While I could care less about the bulk of main charge of the amendment (i.e., to raise the permissible arbitration limits to $65,000 and modestly raise arbitrator pay), it also includes a proposal to reduce the “Rule 76(f) appeal penalty” from 25% to 23% (by the way, if you follow the link to SB1054, the current version of the bill does not show this change, but if you select “Adopted Amendments,” then you will see the change was made by the Commerce and Judiciary Committees).

This change is going the wrong direction, and guess who’s pushing it? Insurers, of course.

Why? Because insurers routinely appeal these matters and, therefore, are exposed to significant penalties for failing to improve their position by 25% from the arbitration award.

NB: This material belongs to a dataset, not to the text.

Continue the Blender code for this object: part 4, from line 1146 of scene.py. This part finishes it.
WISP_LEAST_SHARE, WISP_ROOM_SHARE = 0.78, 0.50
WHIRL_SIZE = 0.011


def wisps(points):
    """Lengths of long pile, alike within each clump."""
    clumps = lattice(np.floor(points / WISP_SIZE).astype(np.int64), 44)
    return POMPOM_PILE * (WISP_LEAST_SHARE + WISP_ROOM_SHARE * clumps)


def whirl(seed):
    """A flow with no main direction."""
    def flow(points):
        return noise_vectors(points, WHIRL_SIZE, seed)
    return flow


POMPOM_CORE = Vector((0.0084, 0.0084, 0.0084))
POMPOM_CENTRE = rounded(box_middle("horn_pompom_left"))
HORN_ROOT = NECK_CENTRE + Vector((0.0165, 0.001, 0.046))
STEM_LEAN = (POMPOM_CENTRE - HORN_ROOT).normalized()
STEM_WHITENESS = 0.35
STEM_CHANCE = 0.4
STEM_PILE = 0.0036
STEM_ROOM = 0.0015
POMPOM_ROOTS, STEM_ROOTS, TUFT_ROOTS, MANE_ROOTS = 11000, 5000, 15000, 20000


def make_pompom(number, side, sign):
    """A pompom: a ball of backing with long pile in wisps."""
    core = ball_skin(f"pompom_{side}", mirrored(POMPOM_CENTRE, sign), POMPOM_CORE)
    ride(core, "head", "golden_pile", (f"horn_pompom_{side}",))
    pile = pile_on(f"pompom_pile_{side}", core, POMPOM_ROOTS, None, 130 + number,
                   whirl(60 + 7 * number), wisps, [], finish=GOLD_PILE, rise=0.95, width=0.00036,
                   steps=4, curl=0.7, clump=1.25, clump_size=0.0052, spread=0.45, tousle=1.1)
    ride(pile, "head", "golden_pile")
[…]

Insurers have an institutionalized program of appealing these matters to wear down parties, thereby encouraging them to accept low ball offers, and to discourage good attorneys from taking on such matters since they are not economical.

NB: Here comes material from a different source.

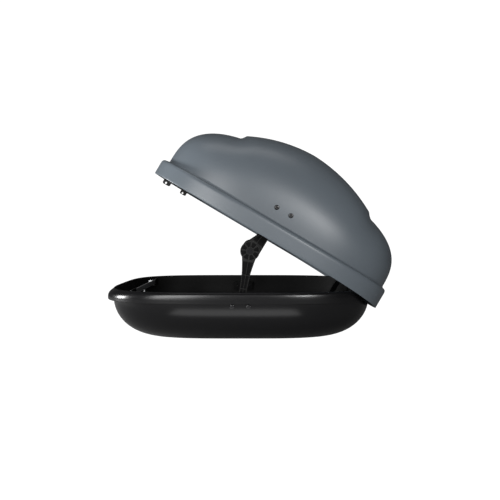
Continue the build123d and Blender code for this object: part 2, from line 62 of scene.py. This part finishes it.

The current appeal penalty provides a better balance, forcing insurers to be more realistic about settlement and fairly compensating claimants who are needlessly put through the exhausting appeal process.

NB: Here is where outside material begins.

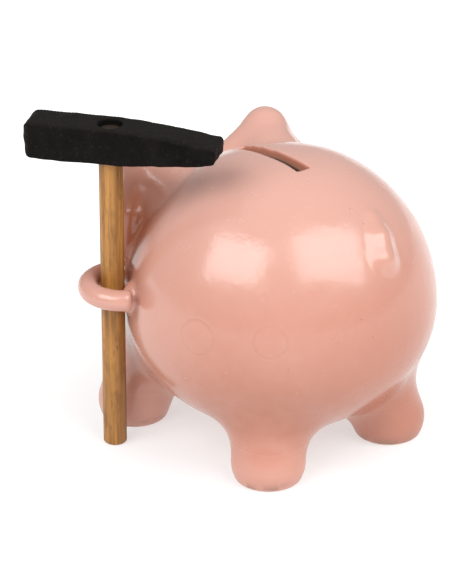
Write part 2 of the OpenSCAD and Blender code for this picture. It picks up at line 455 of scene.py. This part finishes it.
def dowel_rows():
    """Height and radius of each ring of points: a rounded foot, then straight up to a flat top."""
    top = handle_high[2]
    rows = [(0, HANDLE_R - FOOT_ROUND)]
    for i in range(1, 7):
        a = math.pi / 2 * i / 6
        rows.append((FOOT_ROUND * (1 - math.cos(a)), HANDLE_R - FOOT_ROUND * (1 - math.sin(a))))
    rows += [(z, HANDLE_R) for z in np.linspace(FOOT_ROUND + 1.5, top - 0.5, 72)]
    return rows + [(top - 0.15, HANDLE_R - 0.1), (top, HANDLE_R - 0.45)]


def handle_piece():
    """The turned dowel: rings of points whose radius wavers a little, closed at both ends."""
    rows = dowel_rows()
    turns = 2 * math.pi * np.arange(DOWEL_SIDES) / DOWEL_SIDES
    points = np.array([[r * math.cos(turn), r * math.sin(turn), z] for z, r in rows for turn in turns])
    dent = wobble(points * [1, 1, 0.12], 21, 3.2, 0.022)
    dent -= dent.max()
    radial = points[:, :2] / np.linalg.norm(points[:, :2], axis=1)[:, None]
    points[:, :2] += radial * dent[:, None] + HANDLE_XY
    faces = []
    for row in range(len(rows) - 1):
        for k in range(DOWEL_SIDES):
            a, b = row * DOWEL_SIDES + k, row * DOWEL_SIDES + (k + 1) % DOWEL_SIDES
            faces.append([a, b, b + DOWEL_SIDES, a + DOWEL_SIDES])
    last = (len(rows) - 1) * DOWEL_SIDES
    faces.append(list(range(DOWEL_SIDES))[::-1])
    faces.append([last + k for k in range(DOWEL_SIDES)])
    piece = mesh_piece("wooden_handle", points, faces)
    for end in piece.data.polygons[-2:]:
        end.use_smooth = False
    return piece


# ---------------------------------------------------------------- materials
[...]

Aside from this bill being a bad idea, it is also likely unconstitutional.

ARS 12-133 has always been a riddle wrapped in an enigma. The Rules attorneys all follow are the “Rules of Civil Procedure 72-76,” not ARS 12-133.

How can the Legislature tell the Supreme Court to change those “Rules of Civil Procedure” when such procedural rules are exclusively promulgated by the Supreme Court? This is a clear unconstitutional attempt to make a procedural rule, in violation of Article 6, Section 5(5) of the Arizona Constitution, and is a violation of the separation of powers.

Effectively, ARS 12-133 has been nothing but a public policy endorsing a system that the Supreme Court is clearly responsible for setting up and regulating. The Legislature’s micro-managing de novo appeals is inappropriate and sets a dangerous precedent by politicizing the compulsory arbitration process to favor special interest groups (i.e., insurers).

Today it’s 23% percent; tomorrow we’ll be back to 10% (which is what it was when the system was first put in place). Rule 76(f) is an important hammer for obtaining fair, expedient and economical results smaller cases and, while this is a small change that will probably not affect many cases, it is not a good change and signals that more changes are to come.